Dataset content ▸
•••

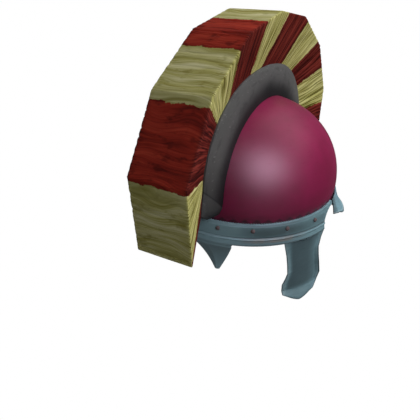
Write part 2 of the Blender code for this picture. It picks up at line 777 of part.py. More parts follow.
def make_crest_pins():
    seat = -BOWL_WALL - 2 * GAP
    profile = [
        (0, CREST_PIN_REACH),
        (CREST_PIN, CREST_PIN_REACH),
        (CREST_PIN, seat),
        (CREST_PIN_HEAD, seat),
        (CREST_PIN_HEAD * CREST_PIN_BEVEL, seat - CREST_PIN_HEAD_HEIGHT),
        (0, seat - CREST_PIN_HEAD_HEIGHT),
    ]
    for name, side in (("crest_pin_front", 1), ("crest_pin_rear", -1)):
        finish(turned(name, profile, False, ROUND_SIDES, crest_pin_place(side)), iron)


def rim_radius(angle):
    """The crest's outer radius: straight flats between the corners of its outline."""
    before, after, _ = between(CREST_OUTLINE, "angle", min(abs(angle), CREST_OUTLINE[-1]["angle"]))
    span = math.radians(after["angle"] - before["angle"])
    past = math.radians(abs(angle) - before["angle"])
    inverse = math.sin(span - past) / before["radius"] + math.sin(past) / after["radius"]
    return math.sin(span) / inverse


def make_crest_section(name, front, back, material, rng):
    """One stripe of the crest: hair in locks, parted by grooves down its sides and rim."""
    mean_width = (front["rim"] - back["rim"] + front["base"] - back["base"]) / 2
    locks = max(2, round(mean_width / LOCK_ANGLE))
    columns = 2 * locks
    sections = []
    for column in range(columns + 1):
        inside = 0 < column < columns
        shift = rng.uniform(-LOCK_UNEVEN["place"], LOCK_UNEVEN["place"]) / columns
        part = column / columns + (shift if inside else 0)
        share = rng.uniform(LOCK_UNEVEN["shallow"], LOCK_UNEVEN["deep"]) if inside else 1
        groove = 0 if column % 2 else LOCK_DEPTH * share
        edge = GAP / 2 * (1 if column == 0 else -1 if column == columns else 0)
        rim_angle = lerp(front["rim"], back["rim"], part)
        base_angle = lerp(front["base"], back["base"], part)
        rim = rim_radius(rim_angle) - groove
        base = holder_size(base_angle)[0] - CHANNEL_DEPTH + 2 * GAP
        slant = math.cos(math.radians(rim_angle - base_angle))
        rim_angle -= math.degrees(edge / rim / slant)
        base_angle -= math.degrees(edge / base / slant)
        half = CREST_RIM_HALF - groove
        foot = CREST_BASE_HALF
        shoulder = lerp(rim_angle, base_angle, CREST_EASE / (rim - base))
        section = [
            crest_point(base_angle, base, foot),
            crest_point(shoulder, rim - CREST_EASE, half),
            crest_point(rim_angle, rim, half - CREST_EASE),
            crest_point(rim_angle, rim, CREST_EASE - half),
            crest_point(shoulder, rim - CREST_EASE, -half),
            crest_point(base_angle, base, -foot),
        ]
        sections.append(section)
    return finish(loft(name, sections), material, sharp=60)


def make_crest():
    rng = random.Random(LOCK_SEED)
    for number, (front, back) in enumerate(zip(CREST_SEAMS, CREST_SEAMS[1:]), start=1):
        material = red_hair if number % 2 else cream_hair
        make_crest_section(f"crest_section_{number:02d}", front, back, material, rng)


clear_scene()
helmet = make_collection("centurion_helmet")
cutters = make_collection("cutters")
crimson = make_material("crimson_lacquer", (0.42, 0.008, 0.07), 0.25)
steel = make_material("steel", (0.55, 0.56, 0.57), 0.32, 1.0)
copper = make_material("copper_rivet", (0.28, 0.07, 0.05), 0.45, 1.0)
iron = make_material("dark_iron", (0.20, 0.20, 0.21), 0.5, 1.0)
dark_wood = make_material("dark_wood", (0.045, 0.047, 0.05), 0.55)
red_hair = make_material("red_horsehair", (0.27, 0.03, 0.03), 0.75)
cream_hair = make_material("cream_horsehair", (0.58, 0.52, 0.36), 0.75)

places = rivet_places()
rivet_holes = rods(
    "rivet_holes", places.values(), RIVET_SHANK + GAP, -RIVET_HOLE_INWARD, RIVET_HOLE_OUTWARD
)
hinge_holes = rods(
    "hinge_rivet_holes",
    hinge_rivet_places(1) + hinge_rivet_places(-1),
    HINGE_RIVET_SHANK + GAP,
    -HINGE_HOLE_INWARD,
    BOWL_WALL + GAP / 2,
)
pin_holes = rods(
    "crest_pin_holes",
    [crest_pin_place(1), crest_pin_place(-1)],
    CREST_PIN + GAP,
    -CREST_PIN_HOLE_INWARD,
    CREST_PIN_REACH + GAP,
)

make_bowl((rivet_holes, hinge_holes, pin_holes))
make_brow_band(rivet_holes)
make_neck_guard(rivet_holes)
make_rivets(places)
for side, word in ((1, "left"), (-1, "right")):
    make_hinge_leaf(side, f"hinge_leaf_{word}", hinge_holes)
    make_cheek_guard(side, f"cheek_guard_{word}")
    make_hinge_pin(side, f"hinge_pin_{word}")
    make_hinge_rivets(side, f"hinge_rivet_{word}")
make_holder(pin_holes)
make_crest_pins()
make_crest()
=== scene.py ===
import math
import random
from collections import namedtuple

import bmesh
import bpy
from mathutils import Matrix, Vector, noise


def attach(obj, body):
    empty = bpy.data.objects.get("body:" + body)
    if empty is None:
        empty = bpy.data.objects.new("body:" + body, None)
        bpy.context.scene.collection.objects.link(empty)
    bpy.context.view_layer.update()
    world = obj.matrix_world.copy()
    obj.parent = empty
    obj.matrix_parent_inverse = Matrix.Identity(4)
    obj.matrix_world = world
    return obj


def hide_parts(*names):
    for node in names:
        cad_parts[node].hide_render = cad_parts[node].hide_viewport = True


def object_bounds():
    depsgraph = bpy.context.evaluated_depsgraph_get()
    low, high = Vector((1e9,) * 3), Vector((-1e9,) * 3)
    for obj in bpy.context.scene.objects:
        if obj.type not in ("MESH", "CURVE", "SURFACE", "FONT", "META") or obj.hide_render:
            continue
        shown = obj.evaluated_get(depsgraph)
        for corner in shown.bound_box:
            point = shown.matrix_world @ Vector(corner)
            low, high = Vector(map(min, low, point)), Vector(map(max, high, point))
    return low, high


# Centurion helmet, in metres, +Z up, the wearer facing -Y.
# Azimuths run round Z from the front towards the wearer's left, crest angles run from
# the vertical towards the front, about the crest's centre.
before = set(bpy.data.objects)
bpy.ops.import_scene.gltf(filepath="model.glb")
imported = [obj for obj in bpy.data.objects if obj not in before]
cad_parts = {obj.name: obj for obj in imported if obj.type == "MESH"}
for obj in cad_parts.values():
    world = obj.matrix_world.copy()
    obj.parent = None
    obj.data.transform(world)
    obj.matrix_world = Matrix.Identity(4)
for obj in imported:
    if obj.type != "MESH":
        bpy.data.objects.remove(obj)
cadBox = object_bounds()
mm = 0.001


# Shader maths
def arithmetic(operation):  # an operator and its reflected form
    def plain(self, other):
        return self.maths(operation, self, other)

    def reflected(self, other):
        return self.maths(operation, other, self)

    return plain, reflected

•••

Copy verbatim the line that contains "make_bowl((rivet_holes, hinge_holes, pin_holes))", the line that contains "obj.matrix_world = world", and all lines between them.

make_bowl((rivet_holes, hinge_holes, pin_holes))
make_brow_band(rivet_holes)
make_neck_guard(rivet_holes)
make_rivets(places)
for side, word in ((1, "left"), (-1, "right")):
    make_hinge_leaf(side, f"hinge_leaf_{word}", hinge_holes)
    make_cheek_guard(side, f"cheek_guard_{word}")
    make_hinge_pin(side, f"hinge_pin_{word}")
    make_hinge_rivets(side, f"hinge_rivet_{word}")
make_holder(pin_holes)
make_crest_pins()
make_crest()
=== scene.py ===
import math
import random
from collections import namedtuple

import bmesh
import bpy
from mathutils import Matrix, Vector, noise


def attach(obj, body):
    empty = bpy.data.objects.get("body:" + body)
    if empty is None:
        empty = bpy.data.objects.new("body:" + body, None)
        bpy.context.scene.collection.objects.link(empty)
    bpy.context.view_layer.update()
    world = obj.matrix_world.copy()
    obj.parent = empty
    obj.matrix_parent_inverse = Matrix.Identity(4)
    obj.matrix_world = world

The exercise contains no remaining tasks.